INFORMATION SHOWN
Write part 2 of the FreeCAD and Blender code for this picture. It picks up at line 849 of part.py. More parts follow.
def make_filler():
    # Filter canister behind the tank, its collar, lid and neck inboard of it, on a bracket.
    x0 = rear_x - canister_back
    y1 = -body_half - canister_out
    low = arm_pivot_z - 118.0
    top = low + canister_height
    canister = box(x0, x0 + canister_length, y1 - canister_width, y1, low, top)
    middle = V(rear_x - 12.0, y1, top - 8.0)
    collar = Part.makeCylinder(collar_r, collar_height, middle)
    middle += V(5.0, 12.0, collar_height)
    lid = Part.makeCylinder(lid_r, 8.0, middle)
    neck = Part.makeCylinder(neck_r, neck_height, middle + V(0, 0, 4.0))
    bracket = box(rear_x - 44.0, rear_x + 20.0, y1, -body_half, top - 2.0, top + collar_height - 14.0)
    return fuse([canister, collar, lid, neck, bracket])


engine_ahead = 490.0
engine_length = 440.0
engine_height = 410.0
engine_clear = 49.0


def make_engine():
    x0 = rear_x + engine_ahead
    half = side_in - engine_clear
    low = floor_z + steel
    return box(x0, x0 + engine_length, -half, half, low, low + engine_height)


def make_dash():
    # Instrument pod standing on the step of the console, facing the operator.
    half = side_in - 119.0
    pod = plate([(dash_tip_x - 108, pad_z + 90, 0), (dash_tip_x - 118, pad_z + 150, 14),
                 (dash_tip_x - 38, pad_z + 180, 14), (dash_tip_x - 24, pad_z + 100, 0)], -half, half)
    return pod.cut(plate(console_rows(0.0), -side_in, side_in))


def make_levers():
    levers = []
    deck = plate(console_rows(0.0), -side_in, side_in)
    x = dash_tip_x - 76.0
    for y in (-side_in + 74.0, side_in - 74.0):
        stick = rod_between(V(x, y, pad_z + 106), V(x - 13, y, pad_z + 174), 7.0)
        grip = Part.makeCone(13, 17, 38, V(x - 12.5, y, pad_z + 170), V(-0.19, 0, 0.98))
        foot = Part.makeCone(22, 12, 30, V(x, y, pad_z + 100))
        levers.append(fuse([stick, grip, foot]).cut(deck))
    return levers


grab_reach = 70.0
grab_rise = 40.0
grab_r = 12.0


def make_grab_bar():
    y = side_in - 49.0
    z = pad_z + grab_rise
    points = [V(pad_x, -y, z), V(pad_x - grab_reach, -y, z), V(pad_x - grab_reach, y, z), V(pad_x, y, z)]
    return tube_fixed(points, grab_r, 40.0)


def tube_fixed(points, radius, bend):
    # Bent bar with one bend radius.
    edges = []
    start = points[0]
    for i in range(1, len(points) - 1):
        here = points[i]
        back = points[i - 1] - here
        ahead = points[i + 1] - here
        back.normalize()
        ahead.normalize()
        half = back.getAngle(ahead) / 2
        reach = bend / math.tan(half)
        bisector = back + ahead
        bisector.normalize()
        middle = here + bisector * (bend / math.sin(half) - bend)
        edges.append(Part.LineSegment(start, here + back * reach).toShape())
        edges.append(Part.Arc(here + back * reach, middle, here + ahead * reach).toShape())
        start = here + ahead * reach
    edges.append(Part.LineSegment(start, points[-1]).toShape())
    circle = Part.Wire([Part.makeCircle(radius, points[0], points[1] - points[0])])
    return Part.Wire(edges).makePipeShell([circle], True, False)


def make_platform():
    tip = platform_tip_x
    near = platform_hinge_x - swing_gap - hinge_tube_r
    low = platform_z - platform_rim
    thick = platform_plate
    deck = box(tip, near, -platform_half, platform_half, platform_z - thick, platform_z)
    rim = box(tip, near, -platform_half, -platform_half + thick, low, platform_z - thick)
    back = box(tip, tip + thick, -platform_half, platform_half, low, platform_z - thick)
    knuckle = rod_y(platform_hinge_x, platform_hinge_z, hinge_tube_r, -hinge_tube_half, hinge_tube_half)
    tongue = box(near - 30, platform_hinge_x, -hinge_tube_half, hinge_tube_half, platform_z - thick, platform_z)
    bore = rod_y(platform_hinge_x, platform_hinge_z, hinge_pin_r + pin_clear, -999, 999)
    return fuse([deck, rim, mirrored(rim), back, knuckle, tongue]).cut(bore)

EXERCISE
Extract the full listing above without altering anything.

SOLUTION TO THE EXERCISE
Write part 2 of the FreeCAD and Blender code for this picture. It picks up at line 849 of part.py. More parts follow.
def make_filler():
    # Filter canister behind the tank, its collar, lid and neck inboard of it, on a bracket.
    x0 = rear_x - canister_back
    y1 = -body_half - canister_out
    low = arm_pivot_z - 118.0
    top = low + canister_height
    canister = box(x0, x0 + canister_length, y1 - canister_width, y1, low, top)
    middle = V(rear_x - 12.0, y1, top - 8.0)
    collar = Part.makeCylinder(collar_r, collar_height, middle)
    middle += V(5.0, 12.0, collar_height)
    lid = Part.makeCylinder(lid_r, 8.0, middle)
    neck = Part.makeCylinder(neck_r, neck_height, middle + V(0, 0, 4.0))
    bracket = box(rear_x - 44.0, rear_x + 20.0, y1, -body_half, top - 2.0, top + collar_height - 14.0)
    return fuse([canister, collar, lid, neck, bracket])


engine_ahead = 490.0
engine_length = 440.0
engine_height = 410.0
engine_clear = 49.0


def make_engine():
    x0 = rear_x + engine_ahead
    half = side_in - engine_clear
    low = floor_z + steel
    return box(x0, x0 + engine_length, -half, half, low, low + engine_height)


def make_dash():
    # Instrument pod standing on the step of the console, facing the operator.
    half = side_in - 119.0
    pod = plate([(dash_tip_x - 108, pad_z + 90, 0), (dash_tip_x - 118, pad_z + 150, 14),
                 (dash_tip_x - 38, pad_z + 180, 14), (dash_tip_x - 24, pad_z + 100, 0)], -half, half)
    return pod.cut(plate(console_rows(0.0), -side_in, side_in))


def make_levers():
    levers = []
    deck = plate(console_rows(0.0), -side_in, side_in)
    x = dash_tip_x - 76.0
    for y in (-side_in + 74.0, side_in - 74.0):
        stick = rod_between(V(x, y, pad_z + 106), V(x - 13, y, pad_z + 174), 7.0)
        grip = Part.makeCone(13, 17, 38, V(x - 12.5, y, pad_z + 170), V(-0.19, 0, 0.98))
        foot = Part.makeCone(22, 12, 30, V(x, y, pad_z + 100))
        levers.append(fuse([stick, grip, foot]).cut(deck))
    return levers


grab_reach = 70.0
grab_rise = 40.0
grab_r = 12.0


def make_grab_bar():
    y = side_in - 49.0
    z = pad_z + grab_rise
    points = [V(pad_x, -y, z), V(pad_x - grab_reach, -y, z), V(pad_x - grab_reach, y, z), V(pad_x, y, z)]
    return tube_fixed(points, grab_r, 40.0)


def tube_fixed(points, radius, bend):
    # Bent bar with one bend radius.
    edges = []
    start = points[0]
    for i in range(1, len(points) - 1):
        here = points[i]
        back = points[i - 1] - here
        ahead = points[i + 1] - here
        back.normalize()
        ahead.normalize()
        half = back.getAngle(ahead) / 2
        reach = bend / math.tan(half)
        bisector = back + ahead
        bisector.normalize()
        middle = here + bisector * (bend / math.sin(half) - bend)
        edges.append(Part.LineSegment(start, here + back * reach).toShape())
        edges.append(Part.Arc(here + back * reach, middle, here + ahead * reach).toShape())
        start = here + ahead * reach
    edges.append(Part.LineSegment(start, points[-1]).toShape())
    circle = Part.Wire([Part.makeCircle(radius, points[0], points[1] - points[0])])
    return Part.Wire(edges).makePipeShell([circle], True, False)


def make_platform():
    tip = platform_tip_x
    near = platform_hinge_x - swing_gap - hinge_tube_r
    low = platform_z - platform_rim
    thick = platform_plate
    deck = box(tip, near, -platform_half, platform_half, platform_z - thick, platform_z)
    rim = box(tip, near, -platform_half, -platform_half + thick, low, platform_z - thick)
    back = box(tip, tip + thick, -platform_half, platform_half, low, platform_z - thick)
    knuckle = rod_y(platform_hinge_x, platform_hinge_z, hinge_tube_r, -hinge_tube_half, hinge_tube_half)
    tongue = box(near - 30, platform_hinge_x, -hinge_tube_half, hinge_tube_half, platform_z - thick, platform_z)
    bore = rod_y(platform_hinge_x, platform_hinge_z, hinge_pin_r + pin_clear, -999, 999)
    return fuse([deck, rim, mirrored(rim), back, knuckle, tongue]).cut(bore)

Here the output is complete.